Frequently asked questions
- Is competitor density a good measure of competition?
- On its own, not really. Density counts businesses without weighing access, format, channel, brand pull, or daypart overlap, and it sets nothing against demand. An identical count looks crowded in a weak market and open in a strong one. Weight competitors first, then compare them to demand.
- What is the difference between a direct competitor and a substitute?
- A direct competitor serves the same need for the same customer in the same format. A substitute meets that need through a different format or channel, such as grocery prepared foods or delivery. Substitutes absorb demand without resembling rivals on a map, so leaving them out inflates the demand you think is available.
- How is saturation different from white space?
- They read the same supply-versus-demand math from two directions. Saturation is where weighted supply meets or exceeds the demand a trade area can generate. White space is demand that current supply does not reach. One model surfaces both.
- How does competition become part of a site score?

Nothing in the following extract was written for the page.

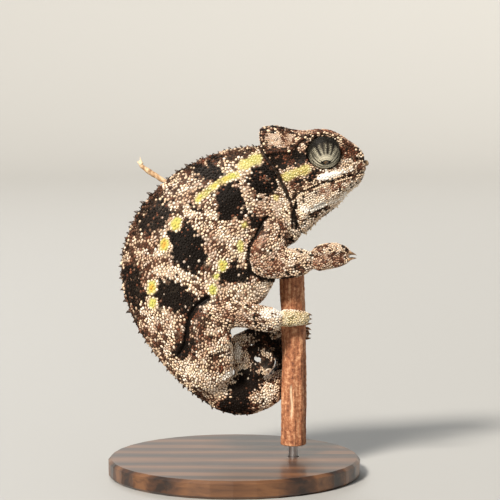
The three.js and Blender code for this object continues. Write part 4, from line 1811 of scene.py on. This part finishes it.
@dataclass
class SpineRow:
    """A row of horny spines along the animal's middle line.

    Attributes:
        name: The piece's name.
        line: Points on the skin where they stand.
        centre: The point that they point away from.
        length: How far a spine stands out.
        radius: The radius of its root.
        sweep: How far its tip is swept back along the row.
        finish: Its material.
        sunk: How deep its root lies in the skin.
    """

    name: str
    line: Array
    centre: Array
    length: float
    radius: float
    sweep: float
    finish: Horn
    sunk: float = 0.35

    def build(self) -> None:
        """Makes the row, each spine followed by a smaller one."""
        rng = np.random.default_rng(SEED + 2)
        bm = bmesh.new()
        ways = unit(np.gradient(self.line, axis=0))
        for number, (place, way) in enumerate(zip(self.line, ways)):
            out = Vector(unit(place - self.centre))
            size = rng.uniform(0.6, 1.0) if number % 2 == 0 else rng.uniform(0.25, 0.4)
            from_end = min(number, len(self.line) - 1 - number)
            ease = min(1.0, 0.45 + 0.15 * from_end)
            root = Vector(place) - out * self.sunk
            reach = out * self.length * size * ease
            tip = root + out * self.sunk + reach + Vector(way) * self.sweep * size
            horn(bm, root, tip, self.radius * (0.45 + 0.55 * size), reach * 0.12 - Vector(way) * 0.1)
        hand_in(self.name, from_bmesh(bm), self.finish)


@dataclass
class Claws:
    """The twenty claws, each a curved horn along its CAD node.

    Attributes:
        radius: The radius of a claw's root.
        sunk: How deep its root lies in the toe.
        sag: How far its middle leans out of the straight line.
        grip: The distance from the stem's middle within which a claw hooks round it.
    """

    radius: float = 0.36
    sunk: float = 0.45
    sag: float = 0.16
    grip: float = 9.0

    def build(self) -> None:
        """Makes each foot's claws as one piece."""
        finish = Horn("claw_keratin", "#b08a62", "#4a3324", 0.3)
        for hand in HANDS:
            bm = bmesh.new()
            foot = Vector(sum(middle(f"{hand}_{row}_toes") for row in ("inner", "outer")) / 2)
            nodes = sorted(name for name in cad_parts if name.startswith(f"{hand}_claw_"))
            for node in nodes:
                self.claw(bm, node, foot)
            hand_in(f"claws_{hand}", from_bmesh(bm), finish, tuple(nodes))

    def claw(self, bm: BMesh, node: str, foot: Vector) -> None:
        """Makes one claw.

        Args:
            bm: The bmesh that it joins.
            node: Its CAD node.
            foot: The middle of its foot.
        """
        stem = Vector(middle("perch_stem"))
        solid = node_mesh(node)
        points = [vert.co.copy() for vert in solid.verts]
        solid.free()
        tip = max(points, key=lambda point: (point - foot).length)
        others = sorted(points, key=lambda point: -(point - tip).length)[: len(points) // 2]
        root = sum(others, Vector()) / len(others)
        way = (tip - root).normalized()
        grip = Vector((stem.x, stem.y, tip.z)) - tip
        down = grip if grip.length < self.grip else Vector((0, 0, -1))
        hook = (down - way * down.dot(way)).normalized()
        horn(bm, root - way * self.sunk, tip, self.radius, -hook * self.sag, sides=10)


@dataclass
class RostralKnob:
    """The small knob of horn at the snout's tip, with a lumpy skin.

    Attributes:
        share: Its radius as a share of its CAD ball's.
        back: How far it sits behind the ball's middle.
        lump: The width of a lump.
        swell: How high the lumps are.
    """

    share: float = 0.74
    back: float = 0.3
    lump: float = 0.55
    swell: float = 0.3

    def build(self) -> None:
        """Makes the knob inside its CAD ball."""
        low, high = (Vector(corner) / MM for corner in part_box("rostral_knob"))
        bm = bmesh.new()
        bmesh.ops.create_icosphere(bm, subdivisions=4, radius=(high.z - low.z) / 2 * self.share)
        bmesh.ops.translate(bm, vec=(low + high) / 2 - Vector((self.back, 0, 0)), verts=bm.verts)
        places = np.array([vert.co for vert in bm.verts])
        lumps = MOTTLE.at(places, self.lump, 8.8) - 0.55
        for vert, lump in zip(bm.verts, lumps):
            vert.co += vert.normal * float(lump) * self.swell
        finish = Horn("knob_horn", "#c8ad88", "#7d5e43", 0.45)
        hand_in("knob", from_bmesh(bm), finish, ("rostral_knob",))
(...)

- It enters as one weighted component beside access, demographics, and demand. The component rolls up weighted supply inside a real trade area, nets out co-tenancy benefits, and compares the total to demand. Because it is named and traceable, you can see exactly how far it moved a site.
- Do nearby businesses always count against a site?
- No. Complements and co-tenants draw the same customer for a different reason and can raise the traffic your site shares in. An anchor grocer or a coffee chain can be an asset, so the framework treats the right neighbor as a benefit.